Why did India, after rejecting the German-Japanese model, not go fully towards the French-American model? One answer is strategic. If jus solis had been accepted, the many million migrants from India to Pakistan at the time of Partition, having been born on Indian soil, would have been eligible for both Indian and Pakistani citizenship. Clearly, this would have raised difficult practical issues. But there is also reason to believe that leaders of independent India could not fully trust the “foreigner”. Their stance was far removed from Mahatma Gandhi’s view. In Hind Swaraj, Gandhi had argued: “It is not necessary for us to have as our goal the expulsion of the English. If the English become Indianised, we can accommodate them.” If the British accepted Indian culture as their own, Gandhi was prepared to view them as Indians. Ethnicity was irrelevant.

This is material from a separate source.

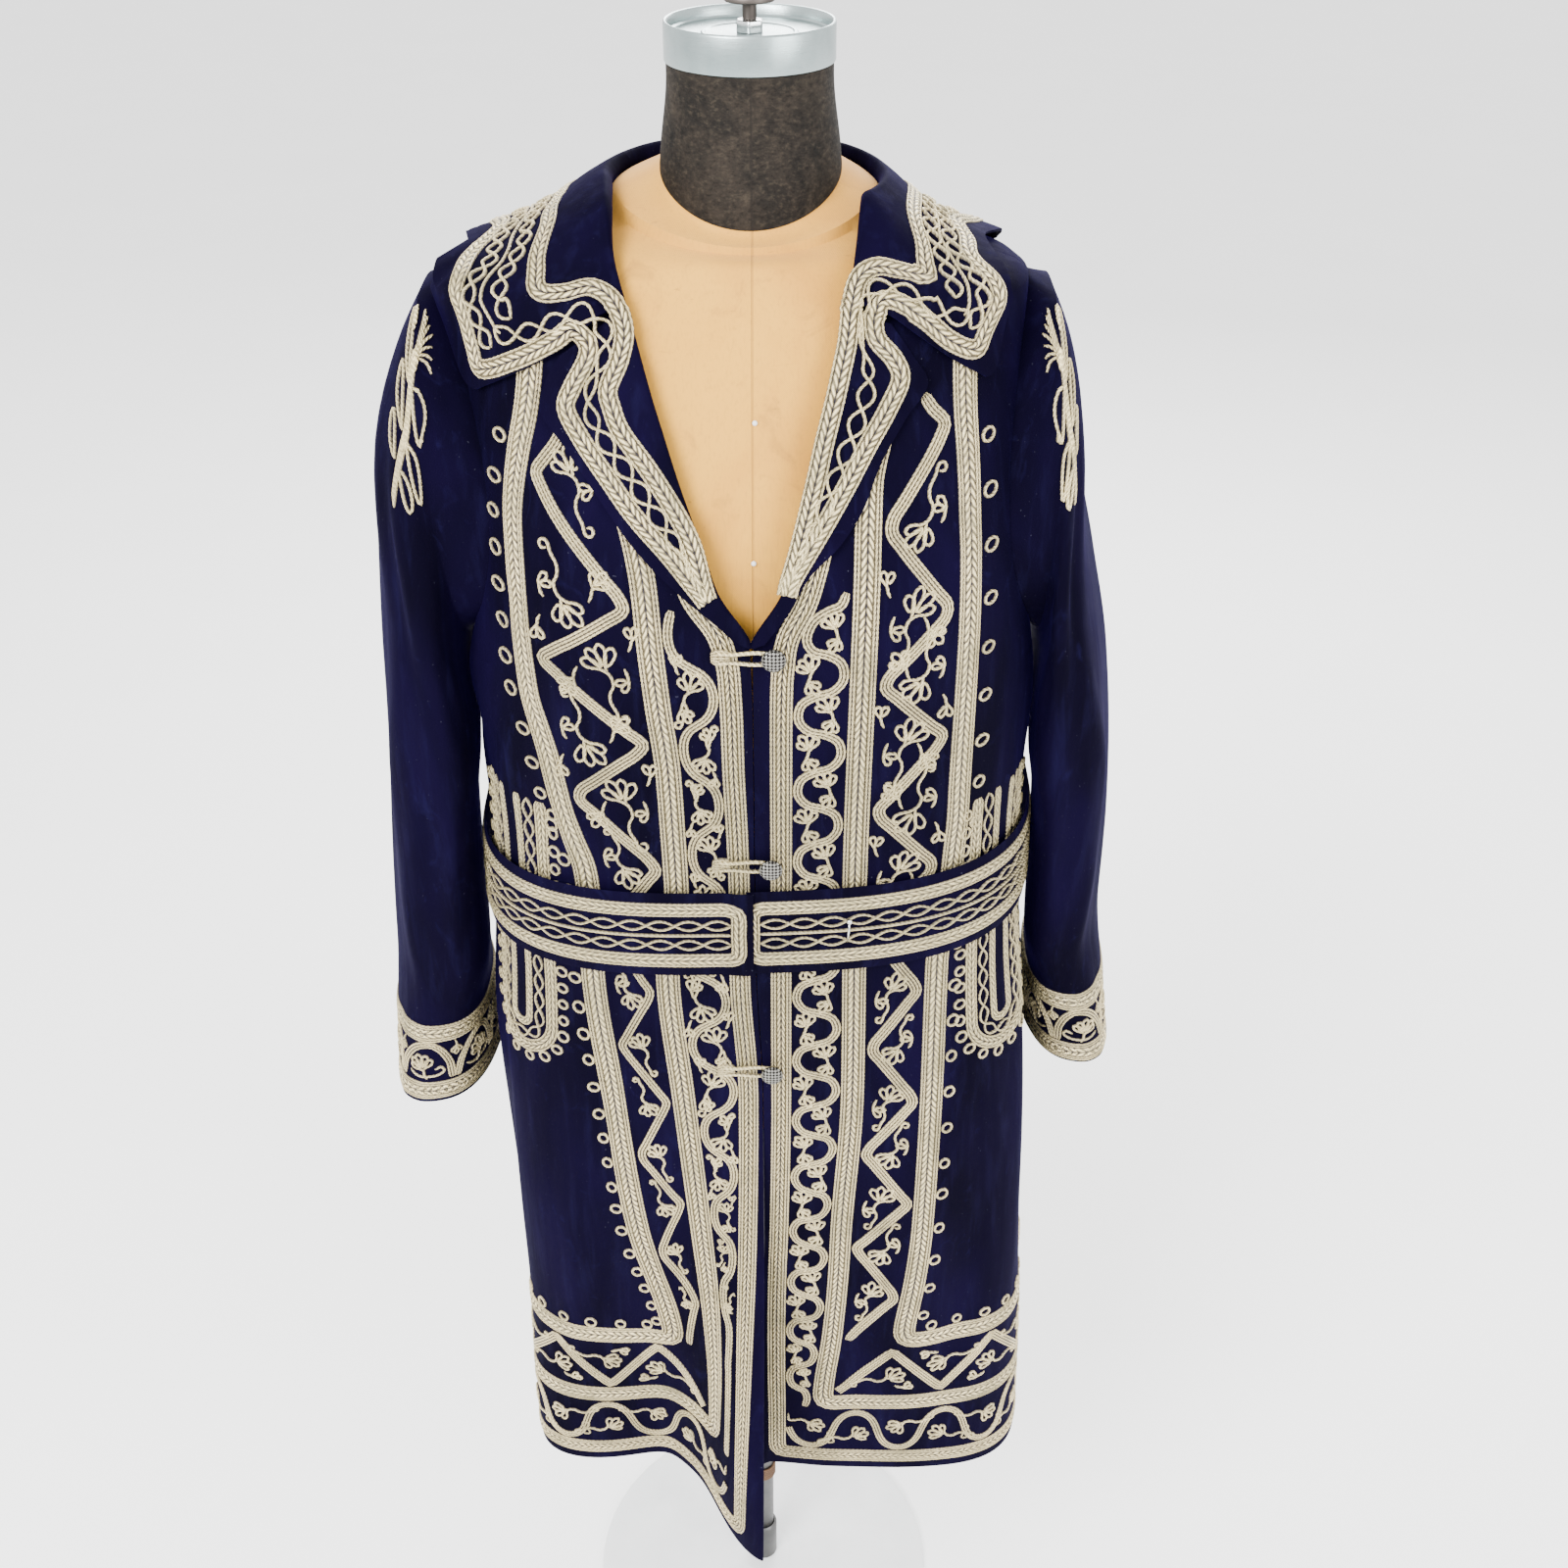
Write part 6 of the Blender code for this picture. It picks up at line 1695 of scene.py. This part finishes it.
def small_ball(name, centre, radius):
    mesh = bpy.data.meshes.new(name)
    work = bmesh.new()
    bmesh.ops.create_uvsphere(work, u_segments=20, v_segments=12, radius=radius)
    for vert in work.verts:
        vert.co += Vector(centre)
    for face in work.faces:
        face.smooth = True
    work.to_mesh(mesh)
    work.free()
    return placed(name, mesh)


def wire_wrap(name, low, turns, pitch, radius):
    angle = np.linspace(0, 2 * math.pi * turns, int(turns * 24))
    r = POLE_RADIUS + radius * 0.9
    path = level_ring(r, angle, low + pitch * angle / (2 * math.pi))
    along = unit(np.gradient(path, axis=0))
    out = unit(path * np.array([1, 1, 0]))
    side = np.cross(along, out)
    a = whole_turn(8)[:, None]
    rings = path[:, None] + radius * (out[:, None] * np.cos(a) + side[:, None] * np.sin(a))
    return capped_rings(name, rings, path[0], path[-1], sharp=80)


# Materials


class Look:
    """A material's nodes, made one after another."""

    def __init__(self, name):
        self.material = bpy.data.materials.new(name)
        self.material.use_nodes = True
        self.tree = self.material.node_tree
        self.tree.nodes.clear()
        self.shader = self.tree.nodes.new("ShaderNodeBsdfPrincipled")
        out = self.tree.nodes.new("ShaderNodeOutputMaterial")
        self.tree.links.new(self.shader.outputs[0], out.inputs["Surface"])
        self.at = self.node("TexCoord").outputs["Object"]

    def fill(self, socket, value):
        """Link a socket to another node's, or give it a value of its own."""
        if isinstance(value, bpy.types.NodeSocket):
            self.tree.links.new(value, socket)
        else:
            socket.default_value = value

    def node(self, kind, links=None, **values):
        made = self.tree.nodes.new("ShaderNode" + kind)
        for key, value in values.items():
            setattr(made, key, value)
        for key, value in (links or {}).items():
            self.fill(made.inputs[key], value)
        return made

    def math(self, operation, *values):
        return self.node("Math", dict(enumerate(values)), operation=operation).outputs[0]

    def parts(self, vector):
        return self.node("SeparateXYZ", {0: vector}).outputs

    def noise(self, scale, detail, rough=0.55, distortion=0.0, stretch=None):
        """Noise by place, drawn out along the axes by a stretch."""
        at = self.at
        if stretch is not None:
            at = self.node("Mapping", {"Vector": at, "Scale": stretch}).outputs[0]
        links = {"Vector": at, "Scale": scale, "Detail": detail, "Roughness": rough,
                 "Distortion": distortion}
        return self.node("TexNoise", links).outputs["Fac"]

    def span(self, value, low, high, to_low=0.0, to_high=1.0):
        links = {"Value": value, "From Min": low, "From Max": high, "To Min": to_low, "To Max": to_high}
        return self.node("MapRange", links, clamp=True).outputs[0]

    def mix(self, share, a, b):
        made = self.node("Mix", data_type="RGBA", blend_type="MIX")
        for key, value in (("Factor_Float", share), ("A_Color", a), ("B_Color", b)):
            self.fill(next(s for s in made.inputs if s.identifier == key), value)
        return next(s for s in made.outputs if s.identifier == "Result_Color")

    def spots(self, base, value, low, high, share, over):
        """Another colour over a base, as far as a value passes a span."""
        return self.mix(self.span(value, low, high, 0.0, share), base, over)

    def front_line(self, parts, x, low, high):
        """A thin line down the front."""
        front = self.span(parts[1], -0.02, -0.03)
        away = self.math("ABSOLUTE", self.math("SUBTRACT", parts[0], x))
        return self.math("MULTIPLY", self.span(away, low, high), front)

    def bump(self, height, distance, strength, **normal):
        links = {"Height": height, "Distance": distance, "Strength": strength, **normal}
        return self.node("Bump", links).outputs[0]

    def put(self, **sockets):
        for key, value in sockets.items():
            self.fill(self.shader.inputs[key.replace("_", " ")], value)
        return self.material

    def uv(self):
        return self.parts(self.node("TexCoord").outputs["UV"])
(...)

With the rise of BJP-led governments (1998-2004), things began to change. A vigorous attempt was made to woo non-resident Indians. The logical culmination of this move was the idea of “overseas citizens of India”, promoted under the NDA but turned into law in 2005. “Overseas citizens” were not allowed full citizenship, but given all rights except voting and eligibility to run for public office.

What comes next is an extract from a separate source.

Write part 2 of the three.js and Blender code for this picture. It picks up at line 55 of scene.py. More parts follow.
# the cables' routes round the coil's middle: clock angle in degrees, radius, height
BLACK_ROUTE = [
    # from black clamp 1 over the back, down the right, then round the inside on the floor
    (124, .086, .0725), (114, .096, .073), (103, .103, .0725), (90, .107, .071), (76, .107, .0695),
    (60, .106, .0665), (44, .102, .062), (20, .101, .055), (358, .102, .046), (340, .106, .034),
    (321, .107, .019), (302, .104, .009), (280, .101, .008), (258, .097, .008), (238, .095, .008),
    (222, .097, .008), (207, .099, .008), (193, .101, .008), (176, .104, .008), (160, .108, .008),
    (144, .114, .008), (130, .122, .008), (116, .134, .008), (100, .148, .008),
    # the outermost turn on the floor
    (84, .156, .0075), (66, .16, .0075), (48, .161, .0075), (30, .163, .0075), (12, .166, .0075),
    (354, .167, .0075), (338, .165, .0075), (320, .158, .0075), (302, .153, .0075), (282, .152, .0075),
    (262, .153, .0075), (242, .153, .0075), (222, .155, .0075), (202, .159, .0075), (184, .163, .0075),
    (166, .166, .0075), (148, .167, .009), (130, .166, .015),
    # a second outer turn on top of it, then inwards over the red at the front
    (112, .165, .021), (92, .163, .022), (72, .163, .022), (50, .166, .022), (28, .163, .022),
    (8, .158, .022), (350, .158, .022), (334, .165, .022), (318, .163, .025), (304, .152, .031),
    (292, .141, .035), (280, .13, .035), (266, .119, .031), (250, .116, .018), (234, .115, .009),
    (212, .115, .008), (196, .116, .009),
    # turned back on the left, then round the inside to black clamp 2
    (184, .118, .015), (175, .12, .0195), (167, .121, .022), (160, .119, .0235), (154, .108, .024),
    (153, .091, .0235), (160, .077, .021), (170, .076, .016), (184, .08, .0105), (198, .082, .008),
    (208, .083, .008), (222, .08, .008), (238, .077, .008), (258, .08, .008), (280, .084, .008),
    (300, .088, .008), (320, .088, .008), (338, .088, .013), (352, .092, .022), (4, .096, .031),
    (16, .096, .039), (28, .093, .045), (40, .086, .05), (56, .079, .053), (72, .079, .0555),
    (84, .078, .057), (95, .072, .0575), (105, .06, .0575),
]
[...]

It is also a blood-based idea of nationhood that led to Sushma Swaraj’s fiery opposition to the possibility of Sonia Gandhi as prime minister of India in 2004. Swaraj argued that Sonia Gandhi was an Italian, not an Indian, even though she had married an Indian and become an Indian citizen.
Modi has taken this idea much further — in concept, if not in law. He has brought Indian nationhood even closer to the jus sanguinis model. Overseas Indians are part of his idea of India. Of the many speeches
he has given, nothing suggests this more clearly than the closing remarks of his Wembley speech in London: “Mera apka nata khoon ke rang se juda hai, aapke passport ke rang se nahin. Jitne adhikar Narendra Modi ke hain, utne aapke bhi (Our relations are based on the colour of our blood, not on the colour of our passports. All the rights that Narendra Modi has, you also do).” This statement is not legally factual. Overseas citizens of India can’t still vote in Indian elections nor contest for public office. But it expresses a political desire.
Whether this move is right or wrong is a separate debate. My objective here is not to judge, but to interpret a significant part of Modi’s external project. By focusing on blood ties and by repeatedly addressing ethnic Indians, both in London and abroad, as deshvasiyon (those who live in India), not pravasi Bhaaratiyon (overseas Indians), Modi is extending the idea of nationhood beyond the constitutional parameters. His courting of overseas Indians as part of the Indian nation is both exceptional and unambiguous.